Coolio appears and everyone in the house gets quite excited by his trademark twig hair. He has a guitarist, sax player and live drummer which really elevate his performance. He has really matured in style fusing his hip hop with a fast blues style which really works. The distinctive opening strings of Gangsta’s Paradise fill the venue and are unfortunately pre-recorded but that doesn’t stop the set closer turning into an epic singalong.

Coolio

Excitement is at a peak for Salt N Pepa and people are indeed loving the ‘90s. After a 30 minute DJ set to cover the turnaround, Salt and Pepa with DJ Spinderella take to the stage and the noise from the crowd is deafening. True pioneers, Salt N Pepa shaped hip hop back when it was considered a fad selling millions of records and winning Grammys. Cheryl ‘Salt’ James and Sandra ‘Pepa’ Denton are awesome to behold, carrying themselves with true star power, still with a great chemistry and energy. They lit that massive arena up, had the crowd in the palms of their hands and didn’t let up for a second of their 30 minutes dropping hit after hit. The whole place was on their feet and this set was worth the price of admission alone. They’ve only gotten better with time, their banter is hilarious and they truly delivered that night.

Salt N Pepa

This is where it got weird. Bob Van Winkle takes to the stage as headliner under the pseudonym Vanilla Ice. Firstly why is he headlining over Salt N Pepa? Their top three cuts on Spotify are Push It, Whatta Man and Shoop. His are Ice Ice Baby, a rap that owes everything to Queen and David Bowie’s bass line, a cover of a Wild Cherry song and a rap about ninjas. As a ninja myself it was quite offensive seeing my culture appropriated and reduced to a call and response of ‘go ninja go ninja go’. Halfway through the set, Van Winkle drops Ice Ice Baby and a massive confetti canon explodes. For most a massive confetti canon signals the end of an evening’s entertainment.

Vanilla Ice

However Vanilla Ice inexplicably carries on with some truly odd choices as the stadium begins to empty out having seen the last of the hits they were intent on hearing live. Vanilla Ice’s DJ cranks DJ Snake’s Turn Down For What. Let me be clear, this wasn’t a cover. This was the original with Vanilla Ice and a stage full of individuals he had invited up with mystifying criteria such as ‘If you got a fanny pack get up.
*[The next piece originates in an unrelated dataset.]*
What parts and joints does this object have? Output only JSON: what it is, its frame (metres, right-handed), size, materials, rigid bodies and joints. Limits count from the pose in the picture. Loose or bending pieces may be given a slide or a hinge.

If you’re wearing ninja turtle green get up’. They all throw their best moves to the song while Vanilla goes “turn down for what” over the “‘turn down for what”’ part. What the hell is going on I thought at the time, bemused and truly not knowing where Vanilla Ice was going to take us next. This was truly the Twin Peaks of sets. Where was it going? What was happening? Has he noticed half the crowd have left? He then performed No Woman No Cry by Bob Marley (1975) and Paper Planes by MIA (2007), not so much ending the concert with the ‘90s but surrounding them.

It was a great tribute to the R&B and pop of that decade but Salt N Pepa and Coolio were the MVPs that night. I hope they keep bringing out these line-ups in various forms, because these jukebox concerts are great fun and great value. And by the way Vanilla Ice, my mother sends her word back.